There was the shambling walk, the shock of unkempt hair always falling over his forehead, the soft, throaty “aw shucks” kind of speech, a little bit of confusion. Until he sat down behind a microphone or a computer keyboard. What came out was not only sheer brilliance, but sheer brilliance you could understand even if you didn’t know thing-one about his subject, mutual funds.
And behind that farm-boy facade, he was almost always right.
We’d kid each other, thus: he was the new Norman Vincent Peale, I was the emotional grandson of Dostoevsky. He was free marketer, I was the commie. And he liked to say that Marx would be shocked to learn that through mutual funds, American workers now own the means of production – and they did it without a single drop of blood being shed.

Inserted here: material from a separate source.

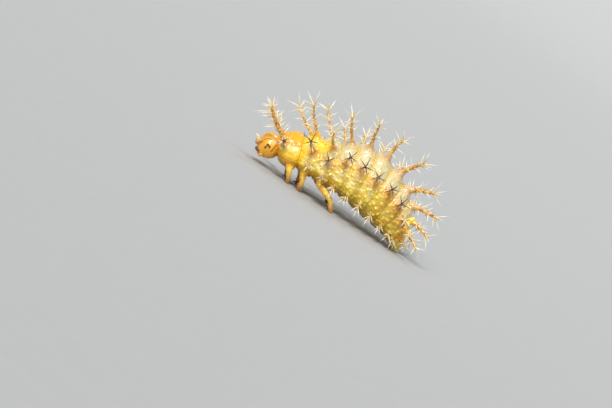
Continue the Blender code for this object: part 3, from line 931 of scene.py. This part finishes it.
def leg_values(points):
    """1 on the legs below the hip cone, and 1 at their soles, 0 elsewhere."""
    part = np.zeros(len(points))
    sole = np.zeros(len(points))
    for line in LEG_LINES:
        tree = search_tree(line)
        close = np.flatnonzero(np.linalg.norm(points - line[len(line) // 2], axis=1) < LEG_REACH)
        for k in close:
            _, number, distance = tree.find(points[k])
            if distance < LEG_CLOSE:
                part[k] = max(part[k], smooth(6, 16, number))
                sole[k] = max(sole[k], smooth(len(line) - 22, len(line) - 6, number))
    return part, sole


# Small folds of the skin: depth and number for each mm; warts: number for each mm and height
FOLDS = ((0.024, 4.2), (0.014, 9.5), (0.006, 19.0))
WARTS = 4.8
WART_HEIGHT = 0.062


def roughened(points, normals, mask, flank):
    """Points moved by the small folds and warts of the skin, and how deep in the gaps between the warts each
    place lies, for the painted shade there.
    """
    folds = np.array([sum(depth * noise.noise(Vector(point) * scale) for depth, scale in FOLDS)
                      for point in points])
    cells = np.array([noise.voronoi(Vector(point) * WARTS)[0][0] for point in points])
    bumps = WART_HEIGHT * (smooth(0.55, 0.05, cells) - 0.35)
    moved = points + normals * (mask * (folds + bumps * (0.15 + 0.85 * flank)))[:, None]
    return moved, flank * smooth(0.34, 0.52, cells)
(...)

Good times. Fun journalism. We shared the microphone for five years. One day, out of the blue, and off the air, he said “…you know I’m a dead man.” Huh? Cancer. Not likely to survive.
And then he turned on the recording apparatus, spoke for the allotted 6 minutes and 19 seconds, about exchange traded funds. Got up, walked out, waved.
“Wait a minute. What about that dead man stuff?”
“Oh, things are more or less okay now. But I have maybe five or six years left.”
That was maybe in 2003. He was pretty close to right when he closed his eyes for the last time in that hospice in
He was almost right.
What do we make of all this, a 62 year old guy who knows he’s going, but keeps on going? That may have been the Norman Vincent Peale thing – get it done while you still can.
Two columns a week for Bloomberg News, which was less work than he had to do as a financial news grunt at the Associated Press – which made him write three a week, plus cover Wall Street. Probably for much less money.
In between all that, he wrote a bunch of books. And he wrote crossword puzzles. Wrote them. We mere mortals consider ourselves lucky and smart when we solve one. Chet made them up and sold them. If they hadn’t sold, he’d still make them up, he said.
The day after his death was announced, there were long obituaries on the Bloomberg website and the AP wire. They ran everywhere. The New York Times, Newsday, all the chain papers where his column appeared. Dozens of them. Maybe hundreds.
The outpouring would have made him uncomfortable.
He wanted to call attention to the subject, not to himself. But, of course, he DID call attention to himself, if only because millions of readers and listeners knew that what went on the page or on the air was almost always right.
I'm Wes Richards, my opinions are my own, but you're welcome to them.